I did manage to get one non-blurry picture of gay Batman, even if it is a silhouette.There’s so much more I could share. I kept trying to get a non-blurry picture of the guy skating as gay Batman. He was with two others, one was the joker, and the other had some Superman emblems mixed with other things. As far as I can tell the three were just skating up and down the full length of the parade, so they passed us several times. Then Batman crashed into a woman standing next to us. No one was hurt. It got a little funny, because she kept asking him if he was all right, and he said not to worry about him but was she all right? And that went back and forth several times.
Rainbow tie-dye overalls over rainbow tie-dye shirt!There was a very shy little kid who wanted candy, but would hide whenever anyone who was passing things out tried to give them to him. There were fun floats. There were several bands and drum and pipe corps, including the Police Department’s drum and pipe corps. There were several groups with pets. Lots of youth groups. Lots of trans* groups. There was a troop of librarians doing synchronized maneuvers with book carts. There were kids, lots of kids. And of course lots and lots of rainbows.
It was a great parade. And I’m so glad that we’re marching through downtown now, and filling the Seattle Center with hundreds of thousands of people, instead of cramming smaller crowds into the gay ghetto. I do want to support the businesses up there that have always been ready to answer the call of all the queer non-profits over the years. And since we have three parades now, we can! I think next year we need to make an effort to attend the Dyke March on Saturday and/or the Trans March on Friday.
Because it’s been a long, long time since I did three parades in a single year…
The second in what may be a long series of me recommending web comics for your perusal.
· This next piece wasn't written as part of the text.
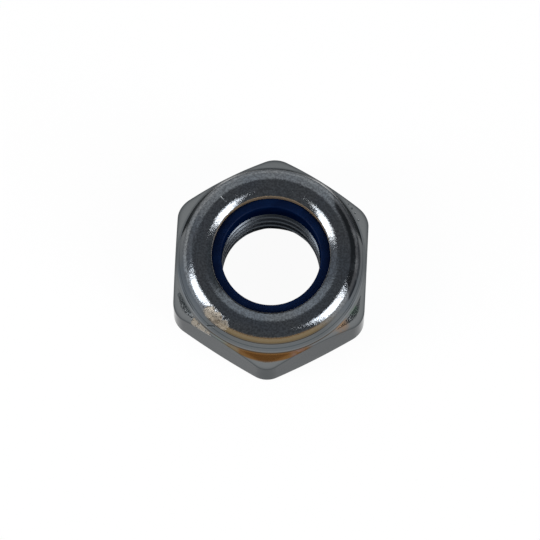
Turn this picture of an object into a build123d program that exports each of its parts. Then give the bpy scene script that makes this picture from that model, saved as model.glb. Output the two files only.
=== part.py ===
# Nylon insert lock nut, M8. A cold formed steel nut carries a thin collar, and the collar
# is rolled over a nylon ring that grips the bolt. Millimetres, +Z along the thread towards
# the nylon ring. The origin is the centre of the bearing face, and two flats face +X and -X.

import os
from math import cos, radians, tan

from build123d import *

os.makedirs("parts", exist_ok=True)

# Thread: coarse metric, left as a plain bore at its minor diameter
thread_diameter = 8.0
thread_pitch = 1.25
entry_margin = 0.3  # mouth of the countersink, outside the thread's major radius
entry_slope = 30.0  # degrees, countersink's wall from the bearing face

# Hexagon
across_flats = 13.0
hex_height = 5.3  # bearing face to the top of the flats, at their middle
corner_radius = 1.45  # rounding of the six upright corners
bearing_inset = 0.35  # rim of the flat bearing face, inside the flats
bearing_chamfer_slope = 30.0  # degrees from the bearing face
collar_chamfer_slope = 48.0  # degrees from the bearing face
rim_radius = 0.3  # rounding where the chamfers run out into the flats and corners

# Nylon ring
ring_bite = 0.64  # ring's bore, inside the thread's major radius
ring_width = 1.62  # bore to rim
ring_height = 1.6
ring_edge = 0.15  # chamfers at both ends of the ring's bore

# Rolled collar: the groove in it takes the ring, and the rest is its wall
collar_step = 0.6  # collar's wall, inside the flats
collar_height = 2.7  # top of the flats to the crest of the roll
roll_rise = 0.4  # crest of the roll, above both ends of its curve
roll_edge = 0.2  # rounding where that curve meets the wall
foot_radius = 0.4  # hollow between the collar's wall and the hexagon's chamfer
lip_clearance = 0.02  # rolled lip, outside the thread's major radius
lip_depth = 1.41  # crest to the underside of the lip
lip_edge = 0.12  # rounding above the lip's end, and chamfer under it
ring_clearance = 0.02  # ring's rim to the wall of the groove
groove_corner = 0.25  # chamfers in the groove's corners and round the ring's rim

# Thread and bore: the crests stand 5/8 of the sharp thread's height in from the roots
major_radius = thread_diameter / 2
minor_radius = major_radius - 5 / 8 * thread_pitch * cos(radians(30))
entry_radius = major_radius + entry_margin
entry_depth = (entry_radius - minor_radius) * tan(radians(entry_slope))

# Hexagon: the turned outline reaches out to its sharp corners
flat_radius = across_flats / 2
turned_radius = flat_radius / cos(radians(30))
bearing_radius = flat_radius - bearing_inset
bearing_chamfer_height = (turned_radius - bearing_radius) * tan(radians(bearing_chamfer_slope))

# Collar: one arc runs over its crest, from the outer wall to the lip
collar_radius = flat_radius - collar_step
collar_chamfer_rise = collar_step * tan(radians(collar_chamfer_slope))
collar_chamfer_drop = (turned_radius - flat_radius) * tan(radians(collar_chamfer_slope))
foot_height = hex_height + collar_chamfer_rise
lip_radius = major_radius + lip_clearance
crest_radius = (collar_radius + lip_radius) / 2
nut_height = hex_height + collar_height
roll_foot = nut_height - roll_rise

# Ring and groove: the ring stands on the groove's floor, and the lip presses on its top
ring_bore_radius = major_radius - ring_bite
ring_rim_radius = ring_bore_radius + ring_width
groove_radius = ring_rim_radius + ring_clearance
lip_underside = nut_height - lip_depth
groove_floor = lip_underside - ring_height

with BuildPart() as nut_body:
    with BuildSketch(Plane.XY):
        hexagon = RegularPolygon(flat_radius, 6, major_radius=False, rotation=30)
        fillet(hexagon.vertices(), corner_radius)
    extrude(amount=nut_height)

    # The turned outline cuts the chamfers, the collar, the groove and the bore at once
    with BuildSketch(Plane.XZ):
        with BuildLine():
            Polyline(
                (entry_radius, 0),
                (bearing_radius, 0),
                (turned_radius, bearing_chamfer_height),
                (turned_radius, hex_height - collar_chamfer_drop),
                (collar_radius, foot_height),
                (collar_radius, roll_foot),
            )
            ThreePointArc(
                (collar_radius, roll_foot),
                (crest_radius, nut_height),
                (lip_radius, roll_foot),
            )
            Polyline(
                (lip_radius, roll_foot),
                (lip_radius, lip_underside + lip_edge),
                (lip_radius + lip_edge, lip_underside),
                (groove_radius - groove_corner, lip_underside),
                (groove_radius, lip_underside - groove_corner),
                (groove_radius, groove_floor + groove_corner),
                (groove_radius - groove_corner, groove_floor),
                (minor_radius, groove_floor),
                (minor_radius, entry_depth),
                (entry_radius, 0),
            )
        outline = make_face()
        tops = outline.vertices().sort_by(Axis.Z)[-2:].sort_by(Axis.X)
        fillet(tops[0], lip_edge)
        fillet(tops[1], roll_edge)
        foot = outline.vertices().sort_by_distance((collar_radius, 0, foot_height))[0]
        fillet(foot, foot_radius)
    revolve(axis=Axis.Z, mode=Mode.INTERSECT)

    # Forging leaves soft rims where the chamfers run out: hyperbolas on the flats, and free
    # curves round the corners
    flat_rims = nut_body.edges().filter_by(GeomType.HYPERBOLA)
    corner_rims = nut_body.edges().filter_by(GeomType.BSPLINE)
    fillet(flat_rims + corner_rims, rim_radius)
nut_body.part.label = "nut_body"
export_step(nut_body.part, "parts/nut_body.step")

with BuildPart() as nylon_insert:
    with BuildSketch(Plane.XZ):
        with Locations((ring_bore_radius, groove_floor)):
            section = Rectangle(ring_width, ring_height, align=(Align.MIN, Align.MIN))
        corners = section.vertices().group_by(Axis.X)
        chamfer(corners[0], ring_edge)
        chamfer(corners[-1], groove_corner)
    revolve(axis=Axis.Z)
nylon_insert.part.label = "nylon_insert"
export_step(nylon_insert.part, "parts/nylon_insert.step")
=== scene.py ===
from math import asin, atan2, cos, degrees, pi, radians, sin, sqrt, tan

import bmesh
import bpy
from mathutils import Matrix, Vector


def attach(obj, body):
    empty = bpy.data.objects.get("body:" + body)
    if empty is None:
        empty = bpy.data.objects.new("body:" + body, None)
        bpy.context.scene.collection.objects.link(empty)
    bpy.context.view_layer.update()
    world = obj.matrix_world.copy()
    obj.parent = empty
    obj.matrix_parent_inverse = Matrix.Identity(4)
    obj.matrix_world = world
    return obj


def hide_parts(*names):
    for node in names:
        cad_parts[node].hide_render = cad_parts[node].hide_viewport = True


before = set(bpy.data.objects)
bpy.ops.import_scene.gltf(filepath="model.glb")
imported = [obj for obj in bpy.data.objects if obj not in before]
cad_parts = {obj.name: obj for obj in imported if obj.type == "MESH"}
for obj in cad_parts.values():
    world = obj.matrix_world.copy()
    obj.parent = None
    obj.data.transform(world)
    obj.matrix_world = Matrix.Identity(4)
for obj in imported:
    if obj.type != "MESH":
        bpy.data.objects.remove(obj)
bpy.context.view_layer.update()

mm = 0.001
weld = 0.0005 * mm               # points closer than this are one
centre = Vector((0.0, 0.0, 0.0))
upAxis = Vector((0.0, 0.0, 1.0))


camera = dict(
    azimuth=2.8,        # degrees, how far the camera stands round the nut from -Y
    elevation=78.0,
    distance=520.0,     # mm, far away so the nut hardly tapers
    lens=510.0,
    target=(0.0, 0.0, 3.9),
    aside=-0.068,       # mm, how far right of the target it looks
    above=-0.258,       # and how far above
    sensor=36.0,
    clip=(0.01, 20.0),  # m
)


def makeCamera(c):
    a, e = radians(c["azimuth"]), radians(c["elevation"])
    back = Vector((sin(a) * cos(e), -cos(a) * cos(e), sin(e)))
    right = Vector((cos(a), sin(a), 0.0))
    up = back.cross(right)
    aim = Vector(c["target"]) + right * c["aside"] + up * c["above"]
    data = bpy.data.cameras.new("camera")
    data.lens = c["lens"]
    data.sensor_width = c["sensor"]
    data.clip_start, data.clip_end = c["clip"]
    obj = bpy.data.objects.new("camera", data)
    obj.location = (aim + back * c["distance"]) * mm
    obj.rotation_mode = "QUATERNION"
    obj.rotation_quaternion = (-back).to_track_quat("-Z", "Y")
    bpy.context.scene.collection.objects.link(obj)
    bpy.context.scene.camera = obj


makeCamera(camera)
print("camera is up")


# small helpers for pen lines in the XZ plane
def penStart(bm, x, z):
    return bm.verts.new((x * mm, 0.0, z * mm))


def penLine(bm, last, x, z, steps=1):
    x0, z0 = last.co.x / mm, last.co.z / mm
    for i in range(1, steps + 1):
        new = bm.verts.new(((x0 + (x - x0) * i / steps) * mm, 0.0, (z0 + (z - z0) * i / steps) * mm))
        bm.edges.new((last, new))
        last = new
    return last


def penArc(bm, last, x, z, turn, steps):
    # swings on round (x, z) by turn degrees, clockwise when seen along +Y
    spun = bmesh.ops.spin(bm, geom=[last], cent=(x * mm, 0.0, z * mm), axis=(0.0, 1.0, 0.0),
                          angle=radians(turn), steps=steps)
    return [v for v in spun["geom_last"] if isinstance(v, bmesh.types.BMVert)][0]


nutBody = dict(
    acrossFlats=13.0,
    cornerRadius=1.45,      # rounding of the six upright corners
    flatSoftness=0.2,       # how softly the chamfers run out into the flats
    cornerSoftness=0.45,    # and into the corners
    columns=480,
    mouth=4.3,              # countersink's rim on the bearing face
    faceStart=4.36,         # the turned outline starts just outside it
    mouthSlope=30.0,        # degrees from the bearing face
    faceEdge=6.15,          # where the lower chamfer starts
    edgeBreak=(0.05, 0.04, 0.02),   # its sharp edge is broken: in, out and up
    lowSlope=30.0,
    hexHeight=5.6,          # top of the flats, at their middle
    highSlope=47.0,
    footRadius=6.37,        # the collar stands on the upper chamfer here
    footRound=0.15,         # how much of the fold there is cut off on each side
    creaseRadius=6.2,       # mark left by the rolling tool round the collar
    creaseHeight=6.4,
    rollRadius=5.0,         # the outer curve of the crest: its centre and its own radius
    roll=1.03,
    lipRollRadius=4.884,    # the same for the inner curve
    lipRoll=1.243,
    crestHeight=7.995,
    lipRadius=4.02,
    lipLean=42.0,           # degrees, slant of the lip's end
    lipEdge=0.05,
    lipUnderside=6.59,
    lipCorner=0.12,
    grooveRadius=5.0,
    grooveCorner=0.25,
    grooveFloor=4.99,
    floorStart=4.2,         # the groove's floor runs in to here, clear of the thread
    roundInside=5.95,       # within this radius the hexagon doesn't touch the outline
    sharpAngle=32.0,
)

thread = dict(
    pitch=1.25,
    minorRadius=3.3234,
    majorRadius=4.0,
    startHeight=-1.3,
    turns=6,
    stepsPerTurn=240,
    landSteps=5,
    flankSteps=6,
    rootSteps=3,
    crestSoftness=0.05,
    smoothing=0.4,
    seam=0.002,             # mm, turns are joined where their points are this close
    cut=1e-9,               # m, how exactly the ends are trimmed
)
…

Since it’s LGBTQ Pride Parade Day here in Seattle (and a lot of other places), I’m going to lead off with a couple of strips with a gay sensibility:
I’ve been following The Young Protectors by Alex Woolfson, Adam DeKraker, and Veronica Gandini since the very beginning. I had been a kickstart funder for Alex Woolfson’s previous project (Artifice) and thus was alerted as he prepared the new project. The Young Protectors is a multi-chapter superheroes comic story. It begins when a young, closeted teen-age superhero who has just snuck into a gay bar for the first time is seen exiting said bar by a not-so-young, very experienced, very powerful, super-villain. Trouble, of course, ensues.
And if you haven’t already checked out The Less Than Epic Adventures of T.J. and Amal by E.K. Weaver, you really need to. Besides really liking the story and the art, I love the fact that she has notes on the creation of the story, her art references, and other goodies. And did I mention it’s a really good story, and I think, despite the title, that the adventures in question actually are epic?
I started reading: Adventures in Gay by Josh Lieberman about a year ago. I like the original four-panel gag format a lot. Lately he’s been posting videos more often than strips, but they are still quite amusing.
I first looked at Jesus Loves Lesbians, Too by Maria Burnham and Maggie Siegel-Berele just because I liked the title. I also like that they write short stories that are two to four comic book-style pages long, and that it isn’t a gag strip, but still finds moments of humor.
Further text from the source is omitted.